Die nach Brüssel beorderten Finanzminister bissen sich sowohl am Mittwoch als auch am Donnerstag an Tsipras' Finanzminister Yanis Varoufakis die Zähne aus. Nach dreistündigen Verhandlungen war klar: Die Schulden-Odyssee geht weiter, und zwar beim nächsten Sondertreffen der Euro-Gruppe, das am morgigen Samstag stattfinden wird. Bis zuletzt bemühte sich die Troika, die Griechen zu Zugeständnissen zu bewegen – ohne Erfolg, denn beim gestrigen Finanzministertreffen lagen zwei Dokumente auf dem Verhandlungstisch: der neunseitige Lagebericht der drei Institutionen mit den obigen Beanstandungen sowie ein nicht näher bekannter griechischer Gegenvorschlag, der dem Vernehmen nach an das Angebot vom Montag angelehnt ist.

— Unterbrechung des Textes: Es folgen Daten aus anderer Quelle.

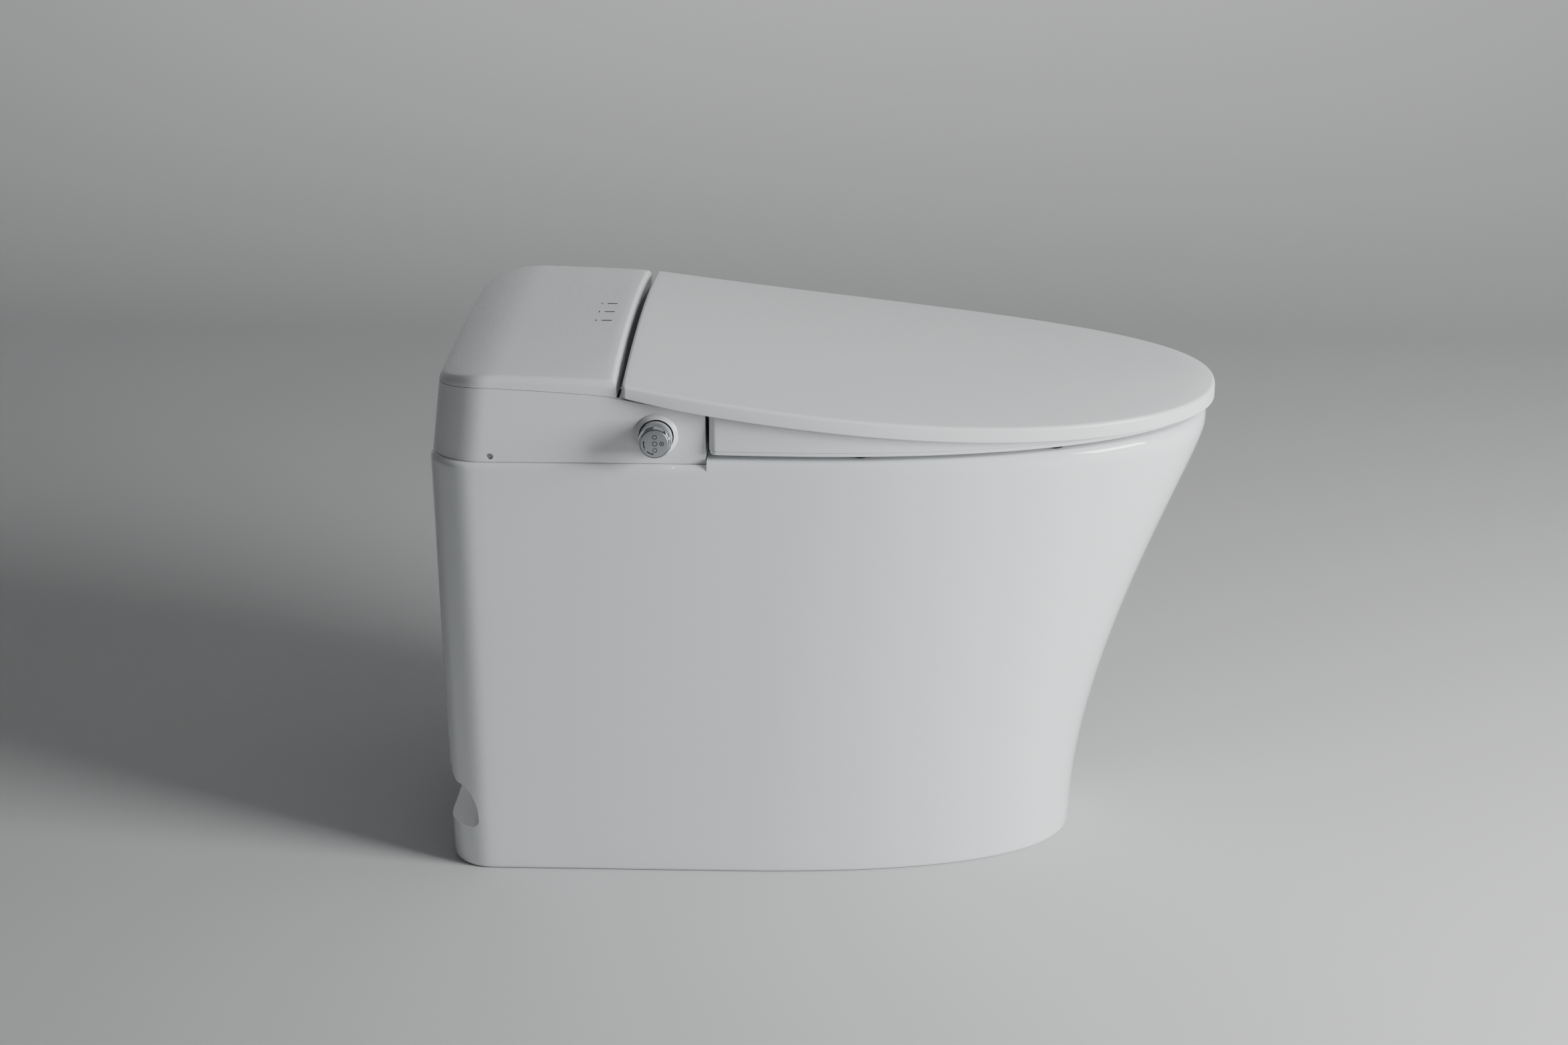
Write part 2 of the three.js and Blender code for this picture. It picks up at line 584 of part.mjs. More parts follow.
add(lidGroup, 'lid_outer', lidOuter(), seatPlastic);
add(lidGroup, 'lid_inner', lidInner(), seatPlastic);

// The bumpers lie along the slope of the liner.
const lidBumper = { x: 140, y: rearY - 300, radius: 6, height: 1.4 };
for (const [name, side] of [['lid_bumper_left', 1], ['lid_bumper_right', -1]]) {
  const at = (dx, dy) => lidTopZ(lidBumper.x + dx, lidBumper.y + dy);
  const slopeX = side * (at(1, 0) - at(-1, 0)) / 2;
  const slopeY = (at(0, 1) - at(0, -1)) / 2;
  const middle = at(0, 0) - (linerDrop + lid.linerThickness + seat.lidGap) / 2;
  const pad = new THREE.CylinderGeometry(lidBumper.radius, lidBumper.radius, lidBumper.height, 16);
  add(lidGroup, name, pad.rotateX(Math.PI / 2), rubber, [side * lidBumper.x, lidBumper.y, middle],
    [Math.atan(slopeY), -Math.atan(slopeX), 0]);
}

// ---------------------------------------------------------------- seat
const seatGroup = new THREE.Group();
seatUnit.add(seatGroup);
const seatPlan = {
  rear: seat.rearY, rearHalf: lidHalf(seat.rearY) - seat.inset, half: lid.width / 2 - seat.inset,
  widest: lid.widestY, nose: tipY + seat.inset, power: lid.power, corner: 7,
};

// The oval opening, with a point on the ray to each point of the rim.
function holeOutline(grow) {
  return planOutline(seatPlan).map(([x, y]) => {
    const a = Math.atan2(y - seat.holeY, x);
    const long = (y > seat.holeY ? seat.holeRear : seat.holeFront) + grow;
    const wide = seat.holeHalf + grow;
    const radius = (Math.abs(Math.cos(a) / wide) ** seat.holePower
      + Math.abs(Math.sin(a) / long) ** seat.holePower) ** (-1 / seat.holePower);
    return [radius * Math.cos(a), seat.holeY + radius * Math.sin(a)];
  });
}
const between = (outer, inner, t) => (
  outer.map(([x, y], i) => [mix(x, inner[i][0], t), mix(y, inner[i][1], t)])
);
const seatTopZ = (x, y) => lidTopZ(x, y) - seat.lidGap;
const seatSeamZ = seat.bottomZ + seat.seam;

function seatRecess(grow) {
  return block(-seat.recessHalf - grow, seat.recessHalf + grow, seat.rearY - seat.recessDepth - grow,
    seat.rearY + 5, seat.bottomZ - 5, seat.bottomZ + seat.recessRise + grow);
}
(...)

Während der österreichische Finanzminister, Hans Jörg Schelling, den Tagungsort der Euro-Gruppe wortlos verließ, begann im benachbarten Ratsgebäude der planmäßige EU-Gipfel. Die Hinhaltetaktik von Varoufakis deutet darauf hin, was Tsipras erreichen will: die griechische Schuldenfrage zur Chefsache machen. Ob seine Kollegen das griechische Spiel mitspielen wollen, bleibt abzuwarten. Merkel zeigte sich vor dem Beginn des Treffens standhaft: „Der Gipfel wird sich nicht in die Verhandlungen einmischen.“ Dem Vernehmen nach soll Euro-Gruppen-Chef Jeroen Dijsselbloem die Gipfelteilnehmer über den Stand der Dinge unterrichten – was Alexis Tsipras eine Gelegenheit geben könnte, die Abnützungsschlacht fortzusetzen. Ratspräsident Donald Tusk will das – wie Merkel – verhindern. Noch am Abend schloss er aus, dass sich die Staats- und Regierungschefs mit der Materie befassen würden.